The Great Gospel of John
Volume 2
Jesus' Precepts and Deeds through His Three Years of Teaching
First journey of the Lord: Kis - landing place at Sibarah - Nazareth
- Chapter 29 -
Blessedness of free development.
1
(The Lord:) "Therefore, it is good and right to punish sinners if they have strayed too much from the order which God Himself has set for certain perfection attainable in the shortest possible time. But no one should be prevented from the possibility of sinning through an inflexible "must". For I assure you: I prefer a sinner who voluntarily repents to 99 righteous according to the law who never needed repentance.

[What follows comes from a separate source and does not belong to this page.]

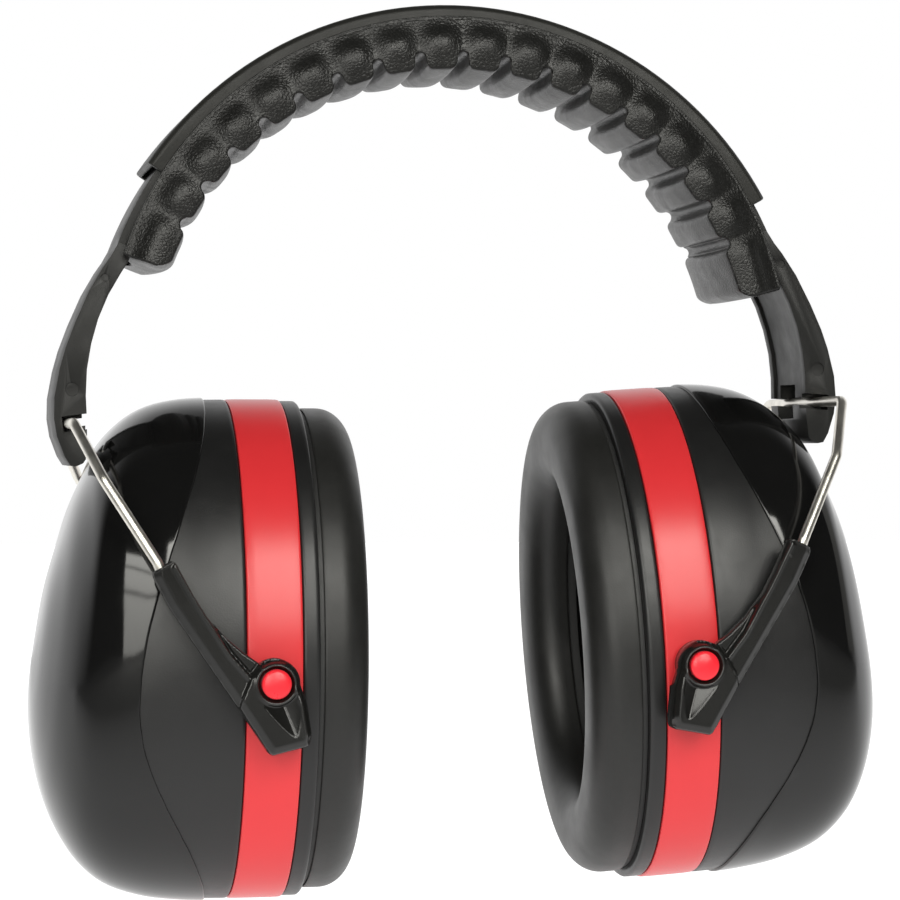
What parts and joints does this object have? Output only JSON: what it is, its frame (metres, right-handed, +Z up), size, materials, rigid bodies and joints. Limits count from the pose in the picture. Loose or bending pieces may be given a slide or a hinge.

The first one is a complete man, the others only partly.
2
Thereby I do not, of course, want to say that I prefer a sinner, who is always a sinner, to a righteous man, for to continue in sin means: to also become an animal which lives an unclean life prompted by a false instinctive motivation. Here I speak only of a sinner who in himself freely recognises that it was wrong to act contrary to the law and who begins to change his attitude according to the recognised order of God and becomes a man who is familiar with every lesson life teaches.
3
Once in My Kingdom such a spirit will be capable of achieving endlessly greater things than one who out of slavish fear never strayed from the law by a hair's breadth and in this be fear dictated observance of the law has physically and spiritually turned himself into a machine without a free will.
4
Take a stone and throw it upwards! In accordance with the "must" law put into it, it shall not take long for it to fall back to earth. Is the stone to be praised for keeping the law so strictly? You can certainly do all sorts of things with the stone as far as a solid foundation is concerned; but create some free activity for it, and it shall not abandon its dead rest!
5
Hence you should not turn people into stones through "must" laws but rather educate them in their freedom, then you have acted fully in accordance with God's order.
6
Behold, if the people highly placed upon earth were not as lazy as they are, with rare exception they would with just a random amount of investigative spirit have quite easily noted that any person with a certain degree of education shall not in all eternity be satisfied with an animalistic monotony. He no longer builds a hut with thatches, straw and kneaded clay, but masons stones and bakes clay into bricks, building himself a stately dwelling with encircling walls, adding solid towers from whose battlements he can espy the approach of potential enemies!
7
And so a thousand educated people shall build themselves dwellings from which none resembles another - neither in shape nor interior design; but in contrast look at the nest of birds and animal retreats, and you shall never find diversification! Look at a swallow's or sparrow's nest or a spider's web or bee's cell and a thousand other products or efforts brought forth by animals, and you shall find neither an improvement nor retrogression. But compare human works: what almost limitless diversity! And yet it is always only humans which bring all this about with often much effort!
8
This proves clearly that God Who endowed man with a spirit similar to His own, did not create man to become an animal, but to gain the fullest and freest God-likeness."